L'Europa è gravemente malata, i sintomi si infittiscono davanti ai nostri occhi e pongono alle nuove generazioni nuove problematiche.
C'è, è inutile nasconderselo, una nuova radicalità che probabilmente il nuovo continente non viveva dagli anni sessanta. Per certi aspetti, si potrebbe perfino dire che la radicalità dei nostri giorni sia ancora più forte che negli anni sessanta. La differenza rispetto a quegli anni è che allora c'era una torta, un insieme di risorse economiche, in forte crescita. Allora, una classe politica ed imprenditoriale miope ritardò oltre misura il momento della ridistribuzione delle risorse che il famoso boom economico a cavallo del sessanta aveva già liberato. In fondo, si potrebbe dire che il movimento degli studenti, presto allargatosi agli operai, svolgeva un ruolo di stimolo o perfino di supplenza di una classe dirigente pigra. A partire già dagli ultimi anni sessanta, l'Europa trovò una sua specifica connotazione di sistema capitalistico, inventò lo stato sociale, riuscì a interpretare le ansie e le spinte provenienti dalla società.

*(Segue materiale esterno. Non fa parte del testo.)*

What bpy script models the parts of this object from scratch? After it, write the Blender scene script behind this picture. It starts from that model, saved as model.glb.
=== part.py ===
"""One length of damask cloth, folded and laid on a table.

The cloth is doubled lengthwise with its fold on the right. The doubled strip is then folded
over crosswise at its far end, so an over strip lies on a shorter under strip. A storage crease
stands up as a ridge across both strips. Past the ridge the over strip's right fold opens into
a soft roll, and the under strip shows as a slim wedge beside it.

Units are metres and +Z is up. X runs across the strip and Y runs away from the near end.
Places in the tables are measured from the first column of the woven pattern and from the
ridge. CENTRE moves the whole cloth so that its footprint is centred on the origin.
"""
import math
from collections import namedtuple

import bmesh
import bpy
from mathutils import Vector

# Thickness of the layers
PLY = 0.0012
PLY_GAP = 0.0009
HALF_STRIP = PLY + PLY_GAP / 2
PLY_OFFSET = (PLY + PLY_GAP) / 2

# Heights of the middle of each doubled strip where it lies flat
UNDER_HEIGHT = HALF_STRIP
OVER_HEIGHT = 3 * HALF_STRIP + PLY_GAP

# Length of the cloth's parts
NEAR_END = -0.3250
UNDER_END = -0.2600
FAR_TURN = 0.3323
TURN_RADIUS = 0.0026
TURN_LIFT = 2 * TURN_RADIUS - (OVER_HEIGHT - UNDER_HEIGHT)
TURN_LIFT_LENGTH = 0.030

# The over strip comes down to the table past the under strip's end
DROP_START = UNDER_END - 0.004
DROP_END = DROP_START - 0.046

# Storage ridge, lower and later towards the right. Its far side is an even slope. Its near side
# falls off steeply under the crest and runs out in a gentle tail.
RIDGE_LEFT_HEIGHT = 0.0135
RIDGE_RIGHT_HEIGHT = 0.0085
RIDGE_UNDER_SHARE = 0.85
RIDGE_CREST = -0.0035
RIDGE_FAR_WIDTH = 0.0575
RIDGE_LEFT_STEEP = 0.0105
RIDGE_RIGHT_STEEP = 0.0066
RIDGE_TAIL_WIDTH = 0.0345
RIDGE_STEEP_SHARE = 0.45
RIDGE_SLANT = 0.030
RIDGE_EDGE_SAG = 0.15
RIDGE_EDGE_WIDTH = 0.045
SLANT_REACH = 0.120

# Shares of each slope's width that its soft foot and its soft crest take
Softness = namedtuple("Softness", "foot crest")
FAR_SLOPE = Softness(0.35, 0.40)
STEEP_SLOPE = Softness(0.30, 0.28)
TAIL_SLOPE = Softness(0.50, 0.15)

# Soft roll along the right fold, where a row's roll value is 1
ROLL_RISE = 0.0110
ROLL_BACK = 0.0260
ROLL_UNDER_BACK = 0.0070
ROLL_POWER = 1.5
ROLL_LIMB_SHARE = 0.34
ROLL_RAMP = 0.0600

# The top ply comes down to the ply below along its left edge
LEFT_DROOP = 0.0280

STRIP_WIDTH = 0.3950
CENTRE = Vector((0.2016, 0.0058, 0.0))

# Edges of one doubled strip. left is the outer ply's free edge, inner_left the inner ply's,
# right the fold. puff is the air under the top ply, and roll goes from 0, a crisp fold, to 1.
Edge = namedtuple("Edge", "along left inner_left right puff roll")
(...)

Con la stessa rapidità, già dalla metà degli anni ottanta è partita una controffensiva che comunemente denotiamo col termine liberista, che iniziò appunto ad ingaggiare una dura lotta proprio contro lo stato sociale. Ecco, proprio in questi ultimissimi anni, quest'offensiva liberista ha raggiunto pienamente i propri obiettivi. Taluni sostengono che l'Europa è la vittima pressochè esclusiva di tale offensiva, io in realtà ritengo che gli USA ne sono non meno vittima di noi.

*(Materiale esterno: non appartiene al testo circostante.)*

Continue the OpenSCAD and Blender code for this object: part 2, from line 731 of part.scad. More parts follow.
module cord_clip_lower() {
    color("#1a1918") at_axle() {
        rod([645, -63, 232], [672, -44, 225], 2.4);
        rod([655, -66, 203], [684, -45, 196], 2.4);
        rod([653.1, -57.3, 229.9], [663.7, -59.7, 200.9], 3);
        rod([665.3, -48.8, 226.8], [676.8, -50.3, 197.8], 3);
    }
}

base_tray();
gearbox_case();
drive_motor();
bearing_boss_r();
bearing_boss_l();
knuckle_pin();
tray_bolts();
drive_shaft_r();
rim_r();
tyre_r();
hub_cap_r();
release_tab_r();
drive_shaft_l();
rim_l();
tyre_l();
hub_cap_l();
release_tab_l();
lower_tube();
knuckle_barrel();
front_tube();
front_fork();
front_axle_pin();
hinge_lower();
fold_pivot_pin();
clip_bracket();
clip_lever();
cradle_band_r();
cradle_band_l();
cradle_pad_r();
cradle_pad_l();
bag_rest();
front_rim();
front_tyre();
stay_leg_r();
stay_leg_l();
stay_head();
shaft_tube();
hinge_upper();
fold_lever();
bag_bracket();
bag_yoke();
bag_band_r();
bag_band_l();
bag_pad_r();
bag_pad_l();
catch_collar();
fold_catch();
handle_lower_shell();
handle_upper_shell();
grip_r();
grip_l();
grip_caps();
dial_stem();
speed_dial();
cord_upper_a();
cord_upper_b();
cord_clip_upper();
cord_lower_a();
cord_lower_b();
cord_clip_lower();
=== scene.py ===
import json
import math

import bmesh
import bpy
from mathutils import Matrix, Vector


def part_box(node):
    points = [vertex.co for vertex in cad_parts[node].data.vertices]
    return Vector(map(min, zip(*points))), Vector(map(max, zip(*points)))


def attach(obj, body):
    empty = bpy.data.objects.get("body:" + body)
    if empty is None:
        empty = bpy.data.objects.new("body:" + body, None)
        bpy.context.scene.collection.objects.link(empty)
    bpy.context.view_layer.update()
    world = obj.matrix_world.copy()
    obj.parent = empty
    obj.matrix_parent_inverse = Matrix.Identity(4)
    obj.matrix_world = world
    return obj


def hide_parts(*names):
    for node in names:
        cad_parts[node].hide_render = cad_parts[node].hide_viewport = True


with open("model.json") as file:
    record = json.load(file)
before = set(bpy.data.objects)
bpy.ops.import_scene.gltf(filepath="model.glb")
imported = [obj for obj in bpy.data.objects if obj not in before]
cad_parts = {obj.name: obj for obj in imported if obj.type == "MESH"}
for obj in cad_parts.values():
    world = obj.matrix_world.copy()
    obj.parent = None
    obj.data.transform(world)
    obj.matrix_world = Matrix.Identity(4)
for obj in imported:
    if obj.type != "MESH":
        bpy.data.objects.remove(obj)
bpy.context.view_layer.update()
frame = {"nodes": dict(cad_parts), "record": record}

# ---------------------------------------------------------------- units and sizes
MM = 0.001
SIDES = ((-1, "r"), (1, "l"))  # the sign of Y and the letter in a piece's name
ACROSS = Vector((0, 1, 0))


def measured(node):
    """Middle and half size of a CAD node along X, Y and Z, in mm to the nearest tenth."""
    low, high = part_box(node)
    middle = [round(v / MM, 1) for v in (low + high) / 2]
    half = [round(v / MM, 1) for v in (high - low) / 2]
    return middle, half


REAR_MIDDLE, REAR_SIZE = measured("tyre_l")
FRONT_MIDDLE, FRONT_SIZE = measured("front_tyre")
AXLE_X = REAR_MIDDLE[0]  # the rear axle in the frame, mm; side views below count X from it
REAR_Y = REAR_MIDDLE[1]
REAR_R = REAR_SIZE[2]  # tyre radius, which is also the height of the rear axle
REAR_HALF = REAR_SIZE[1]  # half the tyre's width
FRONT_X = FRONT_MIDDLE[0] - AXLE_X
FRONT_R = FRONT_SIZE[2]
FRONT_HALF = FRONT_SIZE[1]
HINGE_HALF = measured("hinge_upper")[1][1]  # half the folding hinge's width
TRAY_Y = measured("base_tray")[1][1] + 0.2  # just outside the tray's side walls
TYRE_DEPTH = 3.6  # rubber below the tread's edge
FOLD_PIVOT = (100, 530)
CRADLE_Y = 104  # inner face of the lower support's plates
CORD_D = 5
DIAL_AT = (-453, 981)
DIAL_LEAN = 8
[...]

Rimane il fatto su cui credo non ci siano divergenze, che l'Europa sta subendo danni mortali al suo stesso modo di concepirsi. E' così gravissimo, ma direi perfino incomprensibile, l'atteggiamento dei governi europei così succube al mondo bancario-finanziario. Mi ha fatto piacere leggere recentemente lo stesso Eugenio Scalfari parlare di una cupola bancaria internazionale: a quanto pare, non siamo noi a vedere complotti dappertutto, ma sono i complotti che ci osservano, ci cercano e ci colpiscono senza pietà alcuna.
Riassumendo, le banche, con il loro comportamento irresponsabile, hanno creato tanto debito inesigibile che li avrebbe in breve tempo strangolate. Purtroppo, i governi hanno deciso di accettare il ricatto, ed adesso si trovano indebitati per salvare il sistema bancario, quello stesso che colpisce oggi duro i singoli stati approfittando proprio della fragilità importata dalle banche, un vero paradosso. Apparentemente, governanti di tutto il mondo non si sono resi conto che attraverso questo salvataggio, essi indicano alle banche la strada del loro potere crescente, della subordinazione degli stati nazionali a questa vera e propria internazionale affaristico-mafiosa.
Il mio parere è quindi che ci troviamo in presenza un po' in tutta Europa di governi deboli con i forti (i grandi agglomerati finanziari internazionali), e forti con i deboli (le popolazioni europee), unba classe dirigente complessivamente assolutamente inadeguata allo scopo, vittima delle pressioni internazionali, e che sa soltanto assumere questo diktat esterno, traducendolo in programmi tutti lacrime e sangue. Ecco perchè da Londra a Parigi, da Atene a Roma la risposta è radicale. La radicalità sta nellì'incapacità dei governi di difendere il proprio popolo, di trovare la forza e l'astuzia per essere portatrice di un ragionevole livello di compromesso. Qui insomma non siamo in presenza della psicopatologia di un Gasparri qualsiasi, ma di governi di tutta Europa inadeguati, e che non esitano a tradurre la loro incapacità di opporsi alla cupola affaristico-mafiosa in politiche non soltanto dure, ma soprattutto senza prospettive.
La cosa forse più interessante, almeno dal mio personale punto di vista, è il venir meno della possibilità di sistemi liberaldemocratici a proporre e praticare politiche che non siano acclaratamente ed indubitabilmente antipopolari.